» WHAT TO PRODUCE
Return, unaltered, every line from the beginning of the material below up to and including the one with "BAND_STEPS = 32".

» DATA
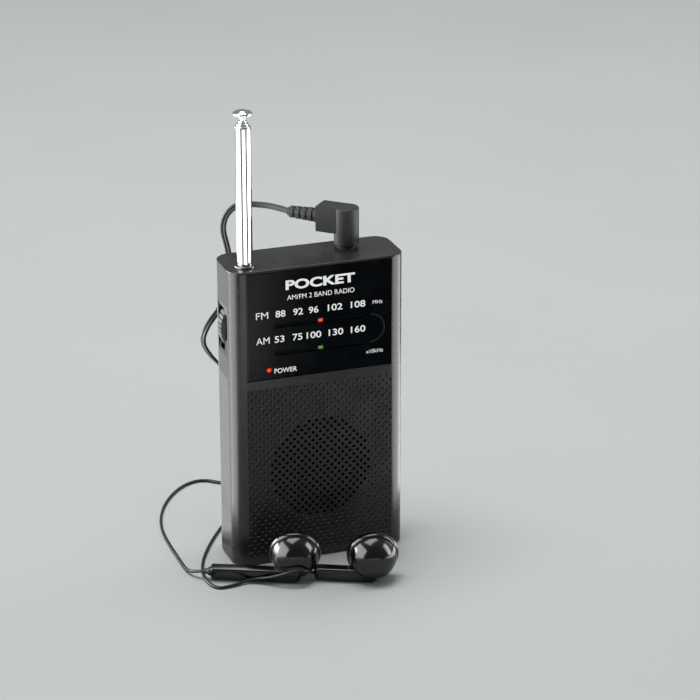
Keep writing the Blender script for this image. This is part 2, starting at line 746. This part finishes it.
def add_word(name, text, x, z, width, height, weight):
    """A printed word as a thin raised mesh on the dial."""
    curve = bpy.data.curves.new(name, "FONT")
    curve.body = text
    curve.size = 1.0
    curve.offset = weight
    curve.extrude = 0.5
    curve.resolution_u = 6
    drawn = bpy.data.objects.new(name, curve)
    scene.collection.objects.link(drawn)
    depsgraph = bpy.context.evaluated_depsgraph_get()
    mesh = bpy.data.meshes.new_from_object(drawn.evaluated_get(depsgraph))
    bpy.data.objects.remove(drawn)
    low = Vector([min(v.co[i] for v in mesh.vertices) for i in range(3)])
    high = Vector([max(v.co[i] for v in mesh.vertices) for i in range(3)])
    middle = (low + high) / 2
    scale = Matrix.Diagonal((
        width * MM / (high.x - low.x),
        height * MM / (high.y - low.y),
        PRINT_RAISE / (high.z - low.z),
        1.0,
    ))
    upright = Matrix.Rotation(math.radians(90), 4, "X")
    place = Matrix.Translation(Vector((x * MM, LENS_FRONT, z * MM)))
    mesh.transform(place @ upright @ scale @ Matrix.Translation(-middle))
    add_piece(name, mesh, "dial_black", smooth=False)
    mesh.materials[0] = ink


BAND_LEFT, BAND_RIGHT = -26.3, 25.6
BAND_LOW, BAND_HIGH = 85.0, 95.8
BAND_THICK = 0.55
BAND_STEPS = 32


def add_dial_band():
    """The faint rounded line that closes the two windows into one long loop."""
    outer = (BAND_HIGH - BAND_LOW) / 2 + BAND_THICK / 2
    middle = (BAND_HIGH + BAND_LOW) / 2
    mesh = bmesh.new()
    for end, side in ((BAND_LEFT, -1), (BAND_RIGHT, 1)):
        centre = end - side * outer
        rings = []
        for step in range(BAND_STEPS + 1):
            angle = math.pi * (step / BAND_STEPS - 0.5)
            ring = []
            for radius in (outer - BAND_THICK, outer):
                for depth in (0.0, PRINT_RAISE):
                    x = centre + side * radius * math.cos(angle)
                    z = middle + radius * math.sin(angle)
                    ring.append(mesh.verts.new(Vector((x * MM, LENS_FRONT - depth, z * MM))))
            rings.append([ring[0], ring[1], ring[3], ring[2]])
        bridge(mesh, rings)
        mesh.faces.new(rings[0])
        mesh.faces.new(rings[-1])
    data = finished_mesh(mesh, "dial_band")
    add_piece("dial_band", data, "dial_black", smooth=False)
    data.materials[0] = band_ink


# ---------------------------------------------------------------- stage and lights

def stage_material(name, colour, rough, glow=0.0):
    """A plain surface for the stage."""
    return finish(name, colour, rough, size=4 * MM, depth=0.01 * MM, varied=0.015, worn=0.02,
                  patch=120 * MM, specular=0.0, glow=glow)


FLOOR_HALF = 3.0


def add_floor():
    """The plain pale floor."""
    half = FLOOR_HALF
    mesh = bpy.data.meshes.new("floor")
    corners = [(-half, -half, 0.0), (half, -half, 0.0), (half, half, 0.0), (-half, half, 0.0)]
    mesh.from_pydata(corners, [], [(0, 1, 2, 3)])
    mesh.materials.append(stage_material("floor_pale", tone(206, 210, 209), 0.6))
    floor = bpy.data.objects.new("floor", mesh)
    scene.collection.objects.link(floor)


# Each lamp: where it stands, what it looks at, its width and height in metres, its power in watts, and
# whether only shiny surfaces see it.
LAMPS = {
    "overhead": ((-0.1, 0.22, 1.5), (0.0, 0.0, 0.05), 1.2, 0.9, 18.0, False),
    "right_panel": ((1.15, 0.3, 0.5), (0.0, 0.0, 0.07), 0.35, 0.7, 1.0, False),
    "back_left_gloss": ((-0.66, 0.46, 0.14), (0.0, 0.0, 0.06), 0.5, 0.3, 8.0, True),
    "left_gloss": ((-0.9, 0.0, 0.4), (0.0, 0.0, 0.05), 1.1, 0.8, 16.0, True),
    "right_gloss": ((0.8, -0.3, 0.36), (0.0, 0.0, 0.05), 0.3, 0.7, 5.0, True),
}
# How bright the surroundings are on the camera's side and everywhere else.
FRONT_LIGHT = 0.2
SIDE_LIGHT = 0.42
# Each card on the floor, which only shiny surfaces see: the node it lies round, its start and end in
# degrees to the right of the camera's side, its near and far edge in metres, its height, and how bright
# it is.
CARDS = {
    "card_left": ("antenna_tube", -32.0, -14.0, 0.24, 0.8, 0.002, 0.0),
    "card_right": ("antenna_tube", 38.0, 60.0, 0.17, 0.8, 0.002, 0.0),
    "card_back": ("antenna_tube", 128.0, 165.0, 0.24, 0.7, 0.002, 0.0),
    "card_white": ("antenna_tube", -110.0, 120.0, 0.19, 0.8, 0.001, 1.3),
    "card_corner_left": ("left_side_panel", -168.0, -112.0, 0.02, 0.42, 0.001, 0.9),
    "card_side_left": ("left_side_panel", -112.0, -46.0, 0.04, 0.5, 0.0015, 6.0),
    "card_side_right": ("right_side_panel", 50.0, 140.0, 0.04, 0.5, 0.0015, 5.0),
}


CARD_STEPS = 24
CARD_WHITE, CARD_BLACK = 235, 12


def toward_camera(degrees_right):
    """The level direction from the object to the camera's side, turned to the right as seen from there."""
    angle = -CAMERA_AZIMUTH + math.radians(degrees_right)
    return Vector((math.sin(angle), -math.cos(angle), 0.0))


def add_cards():
    """Black and white cards that give the chrome its lines, as in a product studio."""
    for name, (node, start, end, near, far, height, bright) in CARDS.items():
        low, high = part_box(node)
        middle = (low + high) / 2
        vertices = []
        for reach in (near, far):
            for step in range(CARD_STEPS + 1):
                heading = toward_camera(start + (end - start) * step / CARD_STEPS)
                vertices.append((middle.x + heading.x * reach, middle.y + heading.y * reach, height))
        faces = [(i, i + 1, i + CARD_STEPS + 2, i + CARD_STEPS + 1) for i in range(CARD_STEPS)]
        mesh = bpy.data.meshes.new(name)
        mesh.from_pydata(vertices, [], faces)
        shade = CARD_WHITE if bright else CARD_BLACK
        mesh.materials.append(stage_material(name, tone(shade, shade, shade), 0.9, bright))
        card = bpy.data.objects.new(name, mesh)
        scene.collection.objects.link(card)
        card.visible_camera = False
        card.visible_diffuse = False
        card.visible_shadow = False


def add_world():
    """An even pale surrounding that is dimmer on the camera's side."""
    world = bpy.data.worlds.new("studio")
    world.use_nodes = True
    tree = world.node_tree
    background = tree.nodes["Background"]
    background.inputs["Color"].default_value = (*tone(214, 219, 217), 1.0)
    where = tree.nodes.new("ShaderNodeTexCoord")
    facing = tree.nodes.new("ShaderNodeVectorMath")
    facing.operation = "DOT_PRODUCT"
    facing.inputs[1].default_value = toward_camera(0.0)
    tree.links.new(where.outputs["Generated"], facing.inputs[0])
    level = tree.nodes.new("ShaderNodeMapRange")
    level.interpolation_type = "SMOOTHSTEP"
    level.inputs["From Min"].default_value = 0.0
    level.inputs["From Max"].default_value = 0.75
    level.inputs["To Min"].default_value = SIDE_LIGHT
    level.inputs["To Max"].default_value = FRONT_LIGHT
    tree.links.new(facing.outputs["Value"], level.inputs["Value"])
    tree.links.new(level.outputs["Result"], background.inputs["Strength"])
    scene.world = world


def add_lights():
    """Plain soft studio light: large panels round the object."""
    for name, (place, aim, width, height, power, gloss_only) in LAMPS.items():
        data = bpy.data.lights.new(name, "AREA")
        data.shape = "RECTANGLE"
        data.size = width
        data.size_y = height
        data.energy = power
        lamp = bpy.data.objects.new(name, data)
        heading = Vector(aim) - Vector(place)
        turn = heading.to_track_quat("-Z", "Y").to_matrix().to_4x4()
        lamp.matrix_world = Matrix.Translation(Vector(place)) @ turn
        lamp.visible_diffuse = not gloss_only
        lamp.visible_camera = False
        scene.collection.objects.link(lamp)
    scene.view_settings.view_transform = "Standard"


# ---------------------------------------------------------------- the whole

add_camera()
dress_nodes()
add_main_cord()
buds = {word: add_earbud(word, bud) for word, bud in EARBUDS.items()}
add_lead("left", LEFT_ROUTE)
add_lead("right", RIGHT_ROUTE)
for name, word in PRINTED.items():
    add_word(name, *word)
add_dial_band()
add_antenna()
add_floor()
add_cards()
add_world()
add_lights()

» TASK SOLUTION
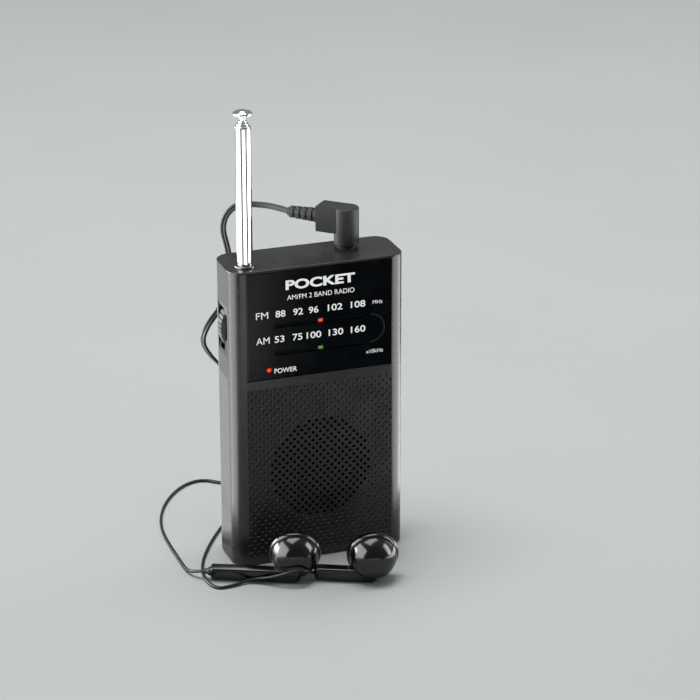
Keep writing the Blender script for this image. This is part 2, starting at line 746. This part finishes it.
def add_word(name, text, x, z, width, height, weight):
    """A printed word as a thin raised mesh on the dial."""
    curve = bpy.data.curves.new(name, "FONT")
    curve.body = text
    curve.size = 1.0
    curve.offset = weight
    curve.extrude = 0.5
    curve.resolution_u = 6
    drawn = bpy.data.objects.new(name, curve)
    scene.collection.objects.link(drawn)
    depsgraph = bpy.context.evaluated_depsgraph_get()
    mesh = bpy.data.meshes.new_from_object(drawn.evaluated_get(depsgraph))
    bpy.data.objects.remove(drawn)
    low = Vector([min(v.co[i] for v in mesh.vertices) for i in range(3)])
    high = Vector([max(v.co[i] for v in mesh.vertices) for i in range(3)])
    middle = (low + high) / 2
    scale = Matrix.Diagonal((
        width * MM / (high.x - low.x),
        height * MM / (high.y - low.y),
        PRINT_RAISE / (high.z - low.z),
        1.0,
    ))
    upright = Matrix.Rotation(math.radians(90), 4, "X")
    place = Matrix.Translation(Vector((x * MM, LENS_FRONT, z * MM)))
    mesh.transform(place @ upright @ scale @ Matrix.Translation(-middle))
    add_piece(name, mesh, "dial_black", smooth=False)
    mesh.materials[0] = ink


BAND_LEFT, BAND_RIGHT = -26.3, 25.6
BAND_LOW, BAND_HIGH = 85.0, 95.8
BAND_THICK = 0.55
BAND_STEPS = 32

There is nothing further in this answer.